Le streaming du jour #1414 : Oval - ’Popp’
A l’image de cette photo sur la pochette dont on ne saurait affirmer avec certitude ce qu’elle représente (une hache ensanglantée dans un sac en plastique ?) sans pour autant qu’elle ne nous frappe vraiment par son étrangeté, le nouvel album d’Oval est de ces OVNIs familiers, inhabituellement familier même de la part de l’Allemand qui de ses séminales expérimentations glitch à ses récents métissages brésiliens en passant par les instantanés synthétiques en liberté du visionnaire O, n’a jamais cessé de repousser les frontières de l’électronique.
Présenté comme un album "club" né de l’ambition de Markus Popp de déconstruire ses propres classiques des 90s, on se doutait que Popp, avec son titre symbolique d’une idée très personnelle de l’électro "pop", n’en aurait ni la facilité, ni l’évidence. Mais finalement rythmé de façon plus orthodoxe et moins free qu’à l’accoutumée et vrillé de bidouillages vocaux glitchés évoquant les samples euphoriques d’une chillwave que l’auteur de Wohnton n’a pas manqué d’influencer (cf. entre autres le "gazouillant" Sa), la caractéristique la plus inhabituelle de cette collection de morceaux - à l’exception peut-être des très IDM et hymniques Mo et Ve dont l’édification rythmique se fait plus progressive - est leur façon d’entrer d’emblée dans le vif du sujet, hérésie à n’en pas douter pour les amateurs de bangers tant ces instrumentaux n’ont pas le moindre sens des montées hédonistes nécessaires à électriser les pistes de danse.
Pour autant, en dépit de quelques passages dont les itérations tapent légèrement sur le système (le chaotique Id ou surtout le fatigant Re, sorte de BO de jeu vidéo schizoïde dont le titre laisse à penser qu’il s’agissait bien néanmoins de l’intention du musicien), la transe maximaliste de ces instrus aux pulsations glitchées fait son petit effet, de l’implosif Ku dont l’élan régressif se double d’un background de percus cristallines plus délicat qu’il n’y paraît, aux réminiscences drum’n’bass du syncopé Ca en passant par l’hyper-efficace Lo dont les scintillements oniriques au second plan évoquent une ambient martelée au démolisseur pneumatique. Dès le cybernétique Ai le beatmaking est ainsi plus central que jamais chez Oval, et depuis les premiers battements de cette entame acid house saturée ou du bizarrement groovesque Fu qui lui fait suite, le successeur de Voa fait preuve d’une pesanteur inédite dans la disco du Berlinois, heureusement contrebalancée par une luxuriance plus spacieuse de blips virevoltants dans les interstices de ces polyrythmies exaltées.

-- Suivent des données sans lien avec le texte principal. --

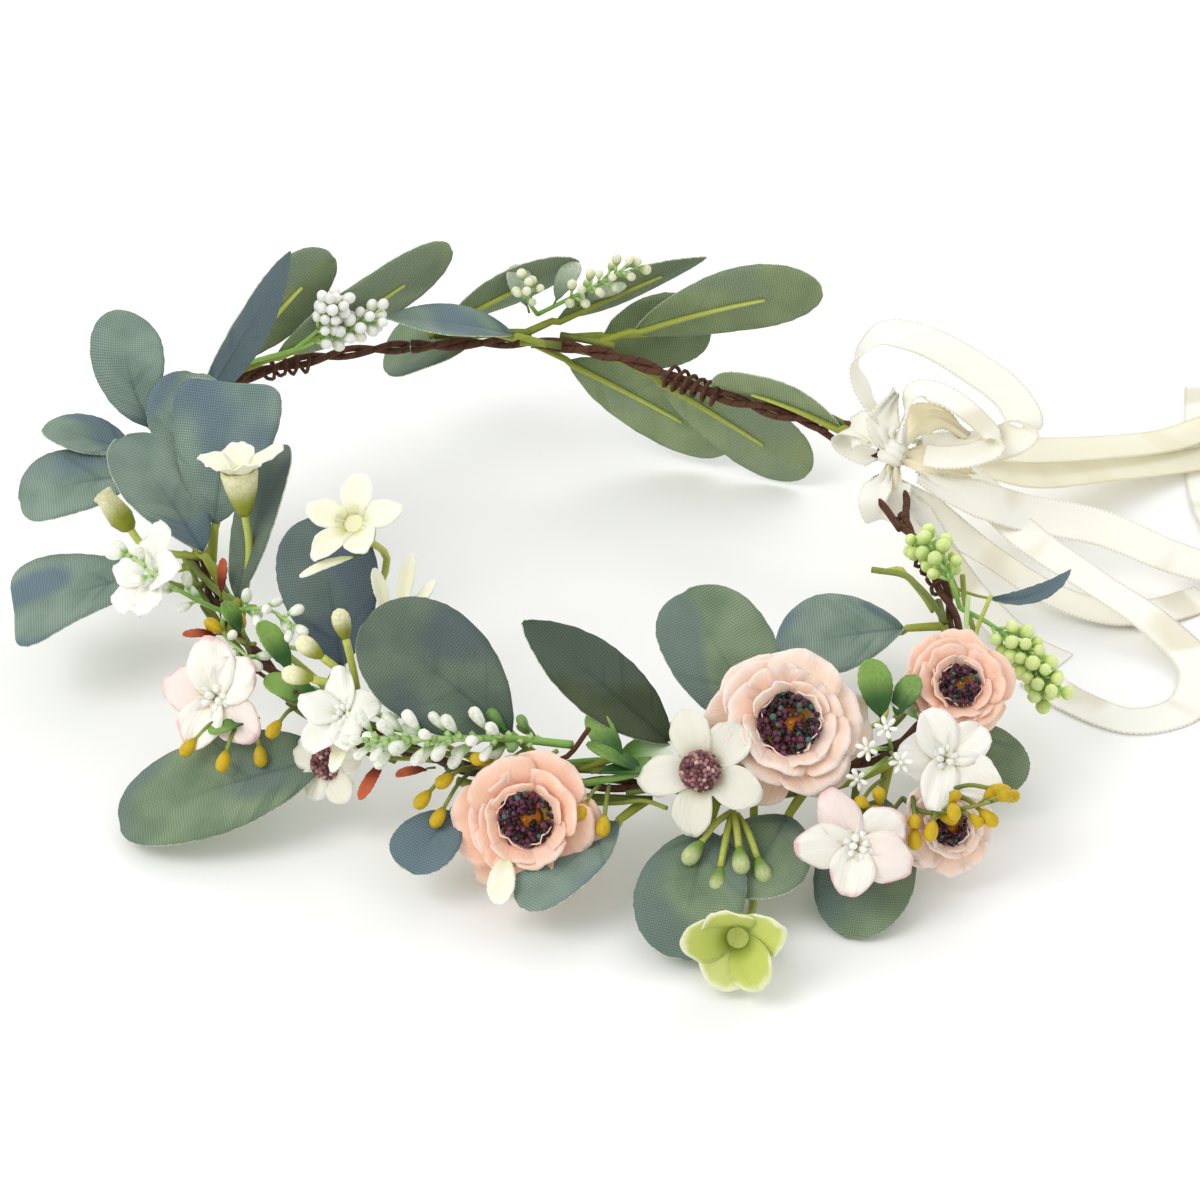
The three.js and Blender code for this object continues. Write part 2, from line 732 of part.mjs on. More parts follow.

Album au son très dense et dru, tout aussi singulier voire aussi savant qu’un Ovalcommers mais certainement moins audacieux, d’autant moins facile à digérer d’une traite que la version Bandcamp présente pour un temps limité trois bonus inédits (mention au jam rouleau-compresseur Fi) mais assurément stimulant du début à la fin, Popp ne fera danser que les plus dérangés d’entre nous et ça finalement c’est tant mieux.